## Given request
Retype every entry exactly, character for character.

Saved data entries
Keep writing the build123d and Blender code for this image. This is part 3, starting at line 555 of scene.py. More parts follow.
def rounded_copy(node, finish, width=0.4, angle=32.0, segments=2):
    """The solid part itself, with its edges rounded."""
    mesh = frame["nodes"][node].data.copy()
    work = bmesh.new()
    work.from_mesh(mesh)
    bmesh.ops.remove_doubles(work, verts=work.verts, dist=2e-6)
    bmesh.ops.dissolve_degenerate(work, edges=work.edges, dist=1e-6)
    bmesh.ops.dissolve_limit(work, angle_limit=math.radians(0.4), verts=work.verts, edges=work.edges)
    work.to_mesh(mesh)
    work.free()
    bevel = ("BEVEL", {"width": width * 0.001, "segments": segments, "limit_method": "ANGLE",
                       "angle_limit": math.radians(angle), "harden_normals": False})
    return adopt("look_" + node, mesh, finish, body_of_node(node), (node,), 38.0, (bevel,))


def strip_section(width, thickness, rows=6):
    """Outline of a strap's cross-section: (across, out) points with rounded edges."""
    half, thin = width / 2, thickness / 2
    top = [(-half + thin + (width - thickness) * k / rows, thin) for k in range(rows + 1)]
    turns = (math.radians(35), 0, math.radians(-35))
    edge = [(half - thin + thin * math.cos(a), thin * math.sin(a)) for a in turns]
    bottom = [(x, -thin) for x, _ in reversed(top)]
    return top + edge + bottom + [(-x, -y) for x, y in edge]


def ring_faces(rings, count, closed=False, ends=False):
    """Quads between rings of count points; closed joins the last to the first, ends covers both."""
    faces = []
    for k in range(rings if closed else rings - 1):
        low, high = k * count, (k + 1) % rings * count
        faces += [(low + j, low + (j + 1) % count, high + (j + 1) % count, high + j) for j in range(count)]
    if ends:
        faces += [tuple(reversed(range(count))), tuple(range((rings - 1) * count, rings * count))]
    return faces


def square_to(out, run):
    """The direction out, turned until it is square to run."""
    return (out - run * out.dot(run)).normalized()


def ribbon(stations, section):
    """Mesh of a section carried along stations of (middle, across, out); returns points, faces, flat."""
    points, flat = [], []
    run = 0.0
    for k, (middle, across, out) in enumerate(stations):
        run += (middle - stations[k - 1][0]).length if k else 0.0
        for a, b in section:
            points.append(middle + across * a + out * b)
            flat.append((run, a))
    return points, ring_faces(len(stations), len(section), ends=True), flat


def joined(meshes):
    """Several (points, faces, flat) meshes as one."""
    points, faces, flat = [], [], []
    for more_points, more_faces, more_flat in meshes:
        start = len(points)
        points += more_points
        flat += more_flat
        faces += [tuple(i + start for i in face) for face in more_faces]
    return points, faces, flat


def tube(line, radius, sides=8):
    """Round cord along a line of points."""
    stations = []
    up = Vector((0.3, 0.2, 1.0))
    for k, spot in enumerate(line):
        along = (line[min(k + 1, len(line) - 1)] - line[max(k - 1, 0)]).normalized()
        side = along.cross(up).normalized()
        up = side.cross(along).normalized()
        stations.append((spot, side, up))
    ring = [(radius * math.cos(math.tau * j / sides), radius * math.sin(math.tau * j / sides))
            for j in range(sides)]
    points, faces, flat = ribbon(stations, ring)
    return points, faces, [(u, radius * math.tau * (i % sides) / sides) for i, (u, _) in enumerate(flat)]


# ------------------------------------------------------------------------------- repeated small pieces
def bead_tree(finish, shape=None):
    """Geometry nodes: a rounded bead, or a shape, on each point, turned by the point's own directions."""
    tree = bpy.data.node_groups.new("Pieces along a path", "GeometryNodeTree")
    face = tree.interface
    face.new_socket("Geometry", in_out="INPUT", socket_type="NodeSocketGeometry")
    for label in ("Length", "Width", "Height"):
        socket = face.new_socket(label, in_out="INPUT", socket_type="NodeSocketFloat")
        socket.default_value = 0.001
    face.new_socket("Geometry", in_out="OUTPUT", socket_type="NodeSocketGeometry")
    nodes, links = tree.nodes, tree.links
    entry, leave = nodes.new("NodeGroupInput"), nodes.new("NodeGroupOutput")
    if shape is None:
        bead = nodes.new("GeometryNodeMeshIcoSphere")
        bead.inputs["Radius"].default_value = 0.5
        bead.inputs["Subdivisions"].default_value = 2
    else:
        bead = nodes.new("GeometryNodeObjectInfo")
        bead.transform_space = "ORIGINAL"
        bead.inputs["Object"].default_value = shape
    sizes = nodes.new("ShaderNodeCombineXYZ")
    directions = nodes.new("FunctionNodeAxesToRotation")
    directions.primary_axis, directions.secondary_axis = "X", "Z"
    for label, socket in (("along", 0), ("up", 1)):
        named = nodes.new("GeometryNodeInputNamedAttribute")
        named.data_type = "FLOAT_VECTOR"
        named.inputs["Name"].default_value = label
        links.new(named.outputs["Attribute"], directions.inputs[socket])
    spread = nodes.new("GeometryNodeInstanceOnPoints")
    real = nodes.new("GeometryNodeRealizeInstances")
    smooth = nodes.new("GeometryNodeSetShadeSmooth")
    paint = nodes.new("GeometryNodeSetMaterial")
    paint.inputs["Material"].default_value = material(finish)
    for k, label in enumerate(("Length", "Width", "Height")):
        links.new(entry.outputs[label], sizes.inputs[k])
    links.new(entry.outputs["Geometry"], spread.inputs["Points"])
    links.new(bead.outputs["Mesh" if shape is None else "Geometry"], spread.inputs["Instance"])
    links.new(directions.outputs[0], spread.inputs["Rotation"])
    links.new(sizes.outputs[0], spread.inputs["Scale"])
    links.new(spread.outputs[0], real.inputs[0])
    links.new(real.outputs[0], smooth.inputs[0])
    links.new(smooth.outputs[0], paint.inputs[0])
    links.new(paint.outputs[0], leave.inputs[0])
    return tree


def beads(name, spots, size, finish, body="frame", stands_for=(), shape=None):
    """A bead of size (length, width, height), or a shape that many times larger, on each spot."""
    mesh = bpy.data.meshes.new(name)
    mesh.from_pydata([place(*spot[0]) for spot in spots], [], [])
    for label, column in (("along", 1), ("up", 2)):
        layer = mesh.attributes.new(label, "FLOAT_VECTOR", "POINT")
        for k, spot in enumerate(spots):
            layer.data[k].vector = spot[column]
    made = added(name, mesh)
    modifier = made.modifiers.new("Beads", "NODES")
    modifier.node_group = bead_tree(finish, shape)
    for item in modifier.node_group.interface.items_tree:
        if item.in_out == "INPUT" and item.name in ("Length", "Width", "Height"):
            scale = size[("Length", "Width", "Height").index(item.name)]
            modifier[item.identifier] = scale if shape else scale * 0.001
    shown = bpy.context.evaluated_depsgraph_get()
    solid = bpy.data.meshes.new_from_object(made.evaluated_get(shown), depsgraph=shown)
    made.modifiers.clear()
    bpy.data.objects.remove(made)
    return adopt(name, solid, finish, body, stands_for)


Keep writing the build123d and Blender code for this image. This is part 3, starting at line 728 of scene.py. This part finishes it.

## Task solution
Keep writing the build123d and Blender code for this image. This is part 3, starting at line 555 of scene.py. More parts follow.
def rounded_copy(node, finish, width=0.4, angle=32.0, segments=2):
    """The solid part itself, with its edges rounded."""
    mesh = frame["nodes"][node].data.copy()
    work = bmesh.new()
    work.from_mesh(mesh)
    bmesh.ops.remove_doubles(work, verts=work.verts, dist=2e-6)
    bmesh.ops.dissolve_degenerate(work, edges=work.edges, dist=1e-6)
    bmesh.ops.dissolve_limit(work, angle_limit=math.radians(0.4), verts=work.verts, edges=work.edges)
    work.to_mesh(mesh)
    work.free()
    bevel = ("BEVEL", {"width": width * 0.001, "segments": segments, "limit_method": "ANGLE",
                       "angle_limit": math.radians(angle), "harden_normals": False})
    return adopt("look_" + node, mesh, finish, body_of_node(node), (node,), 38.0, (bevel,))


def strip_section(width, thickness, rows=6):
    """Outline of a strap's cross-section: (across, out) points with rounded edges."""
    half, thin = width / 2, thickness / 2
    top = [(-half + thin + (width - thickness) * k / rows, thin) for k in range(rows + 1)]
    turns = (math.radians(35), 0, math.radians(-35))
    edge = [(half - thin + thin * math.cos(a), thin * math.sin(a)) for a in turns]
    bottom = [(x, -thin) for x, _ in reversed(top)]
    return top + edge + bottom + [(-x, -y) for x, y in edge]


def ring_faces(rings, count, closed=False, ends=False):
    """Quads between rings of count points; closed joins the last to the first, ends covers both."""
    faces = []
    for k in range(rings if closed else rings - 1):
        low, high = k * count, (k + 1) % rings * count
        faces += [(low + j, low + (j + 1) % count, high + (j + 1) % count, high + j) for j in range(count)]
    if ends:
        faces += [tuple(reversed(range(count))), tuple(range((rings - 1) * count, rings * count))]
    return faces


def square_to(out, run):
    """The direction out, turned until it is square to run."""
    return (out - run * out.dot(run)).normalized()


def ribbon(stations, section):
    """Mesh of a section carried along stations of (middle, across, out); returns points, faces, flat."""
    points, flat = [], []
    run = 0.0
    for k, (middle, across, out) in enumerate(stations):
        run += (middle - stations[k - 1][0]).length if k else 0.0
        for a, b in section:
            points.append(middle + across * a + out * b)
            flat.append((run, a))
    return points, ring_faces(len(stations), len(section), ends=True), flat


def joined(meshes):
    """Several (points, faces, flat) meshes as one."""
    points, faces, flat = [], [], []
    for more_points, more_faces, more_flat in meshes:
        start = len(points)
        points += more_points
        flat += more_flat
        faces += [tuple(i + start for i in face) for face in more_faces]
    return points, faces, flat


def tube(line, radius, sides=8):
    """Round cord along a line of points."""
    stations = []
    up = Vector((0.3, 0.2, 1.0))
    for k, spot in enumerate(line):
        along = (line[min(k + 1, len(line) - 1)] - line[max(k - 1, 0)]).normalized()
        side = along.cross(up).normalized()
        up = side.cross(along).normalized()
        stations.append((spot, side, up))
    ring = [(radius * math.cos(math.tau * j / sides), radius * math.sin(math.tau * j / sides))
            for j in range(sides)]
    points, faces, flat = ribbon(stations, ring)
    return points, faces, [(u, radius * math.tau * (i % sides) / sides) for i, (u, _) in enumerate(flat)]


# ------------------------------------------------------------------------------- repeated small pieces
def bead_tree(finish, shape=None):
    """Geometry nodes: a rounded bead, or a shape, on each point, turned by the point's own directions."""
    tree = bpy.data.node_groups.new("Pieces along a path", "GeometryNodeTree")
    face = tree.interface
    face.new_socket("Geometry", in_out="INPUT", socket_type="NodeSocketGeometry")
    for label in ("Length", "Width", "Height"):
        socket = face.new_socket(label, in_out="INPUT", socket_type="NodeSocketFloat")
        socket.default_value = 0.001
    face.new_socket("Geometry", in_out="OUTPUT", socket_type="NodeSocketGeometry")
    nodes, links = tree.nodes, tree.links
    entry, leave = nodes.new("NodeGroupInput"), nodes.new("NodeGroupOutput")
    if shape is None:
        bead = nodes.new("GeometryNodeMeshIcoSphere")
        bead.inputs["Radius"].default_value = 0.5
        bead.inputs["Subdivisions"].default_value = 2
    else:
        bead = nodes.new("GeometryNodeObjectInfo")
        bead.transform_space = "ORIGINAL"
        bead.inputs["Object"].default_value = shape
    sizes = nodes.new("ShaderNodeCombineXYZ")
    directions = nodes.new("FunctionNodeAxesToRotation")
    directions.primary_axis, directions.secondary_axis = "X", "Z"
    for label, socket in (("along", 0), ("up", 1)):
        named = nodes.new("GeometryNodeInputNamedAttribute")
        named.data_type = "FLOAT_VECTOR"
        named.inputs["Name"].default_value = label
        links.new(named.outputs["Attribute"], directions.inputs[socket])
    spread = nodes.new("GeometryNodeInstanceOnPoints")
    real = nodes.new("GeometryNodeRealizeInstances")
    smooth = nodes.new("GeometryNodeSetShadeSmooth")
    paint = nodes.new("GeometryNodeSetMaterial")
    paint.inputs["Material"].default_value = material(finish)
    for k, label in enumerate(("Length", "Width", "Height")):
        links.new(entry.outputs[label], sizes.inputs[k])
    links.new(entry.outputs["Geometry"], spread.inputs["Points"])
    links.new(bead.outputs["Mesh" if shape is None else "Geometry"], spread.inputs["Instance"])
    links.new(directions.outputs[0], spread.inputs["Rotation"])
    links.new(sizes.outputs[0], spread.inputs["Scale"])
    links.new(spread.outputs[0], real.inputs[0])
    links.new(real.outputs[0], smooth.inputs[0])
    links.new(smooth.outputs[0], paint.inputs[0])
    links.new(paint.outputs[0], leave.inputs[0])
    return tree


def beads(name, spots, size, finish, body="frame", stands_for=(), shape=None):
    """A bead of size (length, width, height), or a shape that many times larger, on each spot."""
    mesh = bpy.data.meshes.new(name)
    mesh.from_pydata([place(*spot[0]) for spot in spots], [], [])
    for label, column in (("along", 1), ("up", 2)):
        layer = mesh.attributes.new(label, "FLOAT_VECTOR", "POINT")
        for k, spot in enumerate(spots):
            layer.data[k].vector = spot[column]
    made = added(name, mesh)
    modifier = made.modifiers.new("Beads", "NODES")
    modifier.node_group = bead_tree(finish, shape)
    for item in modifier.node_group.interface.items_tree:
        if item.in_out == "INPUT" and item.name in ("Length", "Width", "Height"):
            scale = size[("Length", "Width", "Height").index(item.name)]
            modifier[item.identifier] = scale if shape else scale * 0.001
    shown = bpy.context.evaluated_depsgraph_get()
    solid = bpy.data.meshes.new_from_object(made.evaluated_get(shown), depsgraph=shown)
    made.modifiers.clear()
    bpy.data.objects.remove(made)
    return adopt(name, solid, finish, body, stands_for)


Keep writing the build123d and Blender code for this image. This is part 3, starting at line 728 of scene.py. This part finishes it.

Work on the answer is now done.